To estimate the short-term demand that will emerge at a given taxi stand is a complex problem. Such demand can be decomposed into two axis: the (iv) pick-up quantity (i.e. an integer representing the number of services to be demanded) and (i) the expected revenue for a service over time (i.e. a fare-based category). To do it so, we propose a framework based on both time series analysis and discretization techniques which are able to perform such supervised learning task incrementally.
The variable (ii) is related on how much time it will take to get to a given urban area/taxi stand where there are favorable service demand conditions (e.g. high service demand in terms of passenger quantity or revenue-based). Consequently, it is focused on apriori Travel Time Estimation. This problem is vastly covered on the literature - namely, by using Regression analysis.

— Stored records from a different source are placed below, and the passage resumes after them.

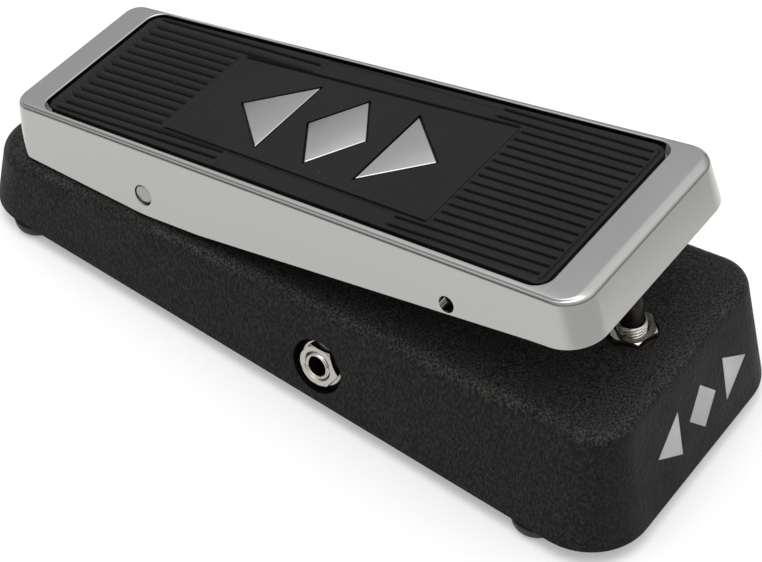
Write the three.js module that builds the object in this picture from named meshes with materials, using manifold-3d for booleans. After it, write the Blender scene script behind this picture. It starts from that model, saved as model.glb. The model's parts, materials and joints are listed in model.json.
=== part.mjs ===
// Rocker ("treadle") guitar effects pedal: a cast wedge housing with a chromed rocking
// treadle on a cross pin, a rack and pinion that turn a potentiometer, a toe-down
// foot switch, two instrument jacks, a power jack, a small circuit board and a battery.
// Millimetres. +Y points to the toe, +X to the player's right, +Z up, floor at z = 0.
import * as THREE from 'three';
import { mergeVertices } from 'three/addons/utils/BufferGeometryUtils.js';
import Module from 'manifold-3d';

const wasm = await Module();
wasm.setup();

// ---------------------------------------------------------------- driving dimensions
const DEG = Math.PI / 180;
const GAP = 0.3; // clearance between pieces that touch

const FOOT_HEIGHT = 5;
const BASE_LENGTH = 254;
const BASE_HALF_TOE = 52.6; // half widths at the bottom edge
const BASE_HALF_HEEL = 40.1;
const BASE_CORNER = 20;
const BASE_DRAFT = 12 * DEG;
const BASE_WALL = 3.5;
const BASE_TOP_ROUND = 5;
const DECK_HEIGHT = 36.7; // deck above the floor at y = 0
const DECK_SLOPE = Math.atan(0.08);

const PIVOT = { y: -54.8, z: 41.2 };
const TREADLE_TILT = 10.68 * DEG; // heel down, the rest position
// treadle frame: origin on the pivot, v towards the toe, h up from the pivot
const TREADLE_TOP = 16.9;
const TREADLE_TOE = 162.9;
const TREADLE_HEEL = -55.8;
const TREADLE_HALF_TOE = 38.5;
const TREADLE_HALF_HEEL = 30.6;
const TREADLE_CORNER_TOE = 9;
const TREADLE_CORNER_HEEL = 6;
const TREADLE_DRAFT = 9 * DEG;
const TREADLE_WALL = 3;
const EDGE_ROUND = 1.2;
const TOE_EDGE_ROUND = 3;
const RECESS = { toe: 150.2, heel: -45, halfToe: 35.5, halfHeel: 29.1, corner: 5.5, depth: 3 };
const RECESS_FLOOR = 2.4;
const MAT_MOAT = 1.5;
const MAT_TOP = TREADLE_TOP - 0.3;

const RACK_PIN = { v: 118.4, h: 2.6, r: 1.6 };
const PINION = { y: 53.55, z: 28.2, teeth: 14, module: 0.8 };
const RACK = { x: 3.5, back: 65, root: 60.3, bottom: 25, eyeY: 62.25, slotHeel: 50 };

// the jacks stand square to the drafted side walls
const JACK = { y: 18.4, z: 17.5, recessRadius: 8.9, recessDepth: 2.1, panel: 3.2, bore: 3.3 };
const POWER_JACK = { y: -22, z: 18.5, barrel: 5.6, bore: 3.35 };
const SWITCH = { y: 99.5, seatRadius: 8.4, seatDepth: 1.2, barrel: 4.6, bore: 3.9, hex: 13.5 };
const STRIKE_PAD_V = 153.7;
const FEET = [
  { name: 'toe_right', x: 43.6, y: 97.5 },
  { name: 'toe_left', x: -43.6, y: 97.5 },
  { name: 'heel_right', x: 33.8, y: -105 },
  { name: 'heel_left', x: -33.8, y: -105 },
];
const ARC_STEPS = 7;

// ---------------------------------------------------------------- materials
const finish = (color, roughness, metalness = 0) =>
  new THREE.MeshStandardMaterial({ color, roughness, metalness });
const CRINKLE = finish(0x1b1b1b, 0.7);
const CHROME = finish(0xc9c8c4, 0.12, 1);
const NICKEL = finish(0xb8b2a6, 0.25, 1);
const STEEL = finish(0x55504a, 0.4, 1);
const BRIGHT_STEEL = finish(0x9b9a96, 0.35, 1);
const RUBBER = finish(0x202121, 0.75);
const NYLON = finish(0xd8d4c6, 0.5);
const BLACK_PLASTIC = finish(0x141414, 0.45);
const BOARD = finish(0x2f6b3c, 0.5);
const BRASS = finish(0xb59a55, 0.35, 1);
const CAP_PLASTIC = finish(0x8c2f25, 0.4);
const RESISTOR_PAINT = finish(0xc9ad7f, 0.5);
const WIRE_RED = finish(0xa32a22, 0.5);

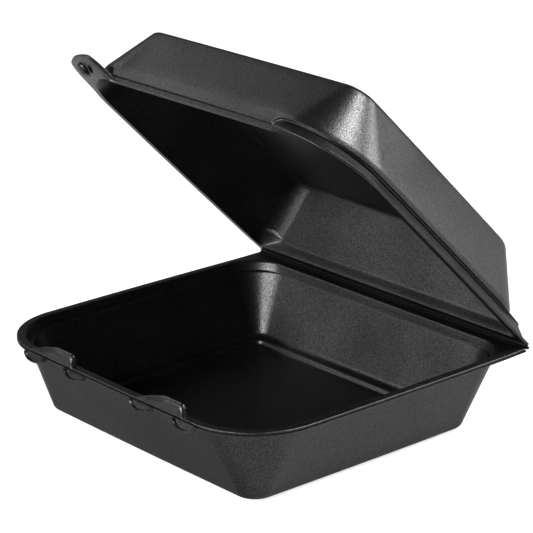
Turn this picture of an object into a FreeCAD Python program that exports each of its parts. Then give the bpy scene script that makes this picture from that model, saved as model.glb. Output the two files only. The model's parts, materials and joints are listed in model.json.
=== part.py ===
import FreeCAD, Part
import math
import os
import Sketcher

# Black foam clamshell food container, millimetres, +Z up.
# The origin lies under the centre of the tray, on the face that it stands on.
# X runs along the hinge, the hinge is on the +Y side and the latches are on the -Y side.
# Tray and lid are both drawn in a centred frame, rim face at z = tray height (tray) or z = 0 (lid).

os.makedirs("parts", exist_ok=True)
doc = FreeCAD.newDocument("FoamClamshell")
sheet = doc.addObject("Spreadsheet::Sheet", "Sizes")

SIZES = [
    # Whole container
    ("rim_width", 235.0),
    ("rim_depth", 214.0),
    ("rim_front_radius", 44.0),
    ("rim_hinge_radius", 8.0),
    ("foam_wall", 2.5),
    ("rim_thick", 2.8),
    ("mating_gap", 0.3),
    ("open_angle", 44.7),
    # Tray
    ("tray_height", 50.0),
    ("tray_foot_rise", 3.0),
    ("tray_wall_top_inset", 6.0),
    ("tray_wall_foot_inset", 18.5),
    ("tray_wall_front_radius", 38.0),
    ("tray_wall_hinge_radius", 24.0),
    ("tray_foot_radius", 13.0),
    ("tray_panel_inset", 27.0),
    ("tray_panel_radius", 9.0),
    ("tray_panel_draft", 1.2),
    ("tray_lip_width", 5.5),
    ("tray_step_depth", 6.0),
    ("tray_step_draft", 2.6),
    ("tray_shelf_width", 2.0),
    ("tray_edge_radius", 3.0),
    # Lid
    ("lid_height", 42.0),
    ("lid_band_foot_inset", 1.5),
    ("lid_band_top_inset", 6.0),
    ("lid_band_height", 7.4),
    ("lid_wall_foot_inset", 4.0),
    ("lid_wall_foot_rise", 8.4),
    ("lid_strip_height", 3.0),
    ("lid_strip_lean", 0.6),
    ("lid_crown_inset", 21.0),
    ("lid_crown_hinge_inset", 24.0),
    ("lid_hinge_flange", 5.8),
    ("lid_mouth_inset", 4.8),
    ("lid_wall_front_radius", 40.0),
    ("lid_wall_hinge_radius", 38.0),
    ("lid_crown_front_radius", 14.0),
    ("lid_crown_hinge_radius", 24.0),
    ("lid_edge_radius", 3.0),
    # Front latches of the tray: a tongue that stands up and two lobes that hang down
    ("latch_spacing", 98.0),
    ("latch_inset", 0.2),
    ("latch_thick", 2.0),
    ("latch_lean", 9.0),
    ("tongue_length", 41.0),
    ("tongue_shift", 5.5),
    ("tongue_height", 6.2),
    ("tongue_shoulder", 5.0),
    ("tongue_end_fall", 1.4),
    ("tongue_swell_radius", 22.5),
    ("lobe_spacing", 37.0),
    ("lobe_width", 15.0),
    ("lobe_drop", 7.0),
    # Plain stretch of the lid's front edge that goes in behind the tongues
    ("tuck_inset", 4.2),
    ("tuck_margin", 2.5),
    # Finger tab at the front left corner of the lid
    ("tab_bearing", 63.0),
    ("tab_width", 34.0),
    ("tab_reach", 12.0),
    ("tab_lap", 4.0),
    ("tab_lift", 14.0),
    ("tab_corner_radius", 9.0),
]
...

However, we propose a most general technique to address this problem. There are two motivations to do it so: (ii-1) to provide a sustainable way to handle these large amount of data in order to extract usable information from it independently of the problem we want to solve (namely, its variable of interest); (ii-2) to be able to include multiple data sources in order improve the penetration rate (i.e. the ratio of ground truth information) of our framework. To carry out such task, we propose incremental discretization techniques to maintain accurate statistics of interest over a time-evolving Origin-Destination matrix. These techniques include spatial clustering and incremental ML algorithms.
All these problems were addressed using real world data collected from two major public road transportation companies running in Porto, Portugal. These frameworks achieved promising results on the experiments conducted to validate them. This work resulted into sixteen high quality peer-reviewed publications at internationally known venues and journals.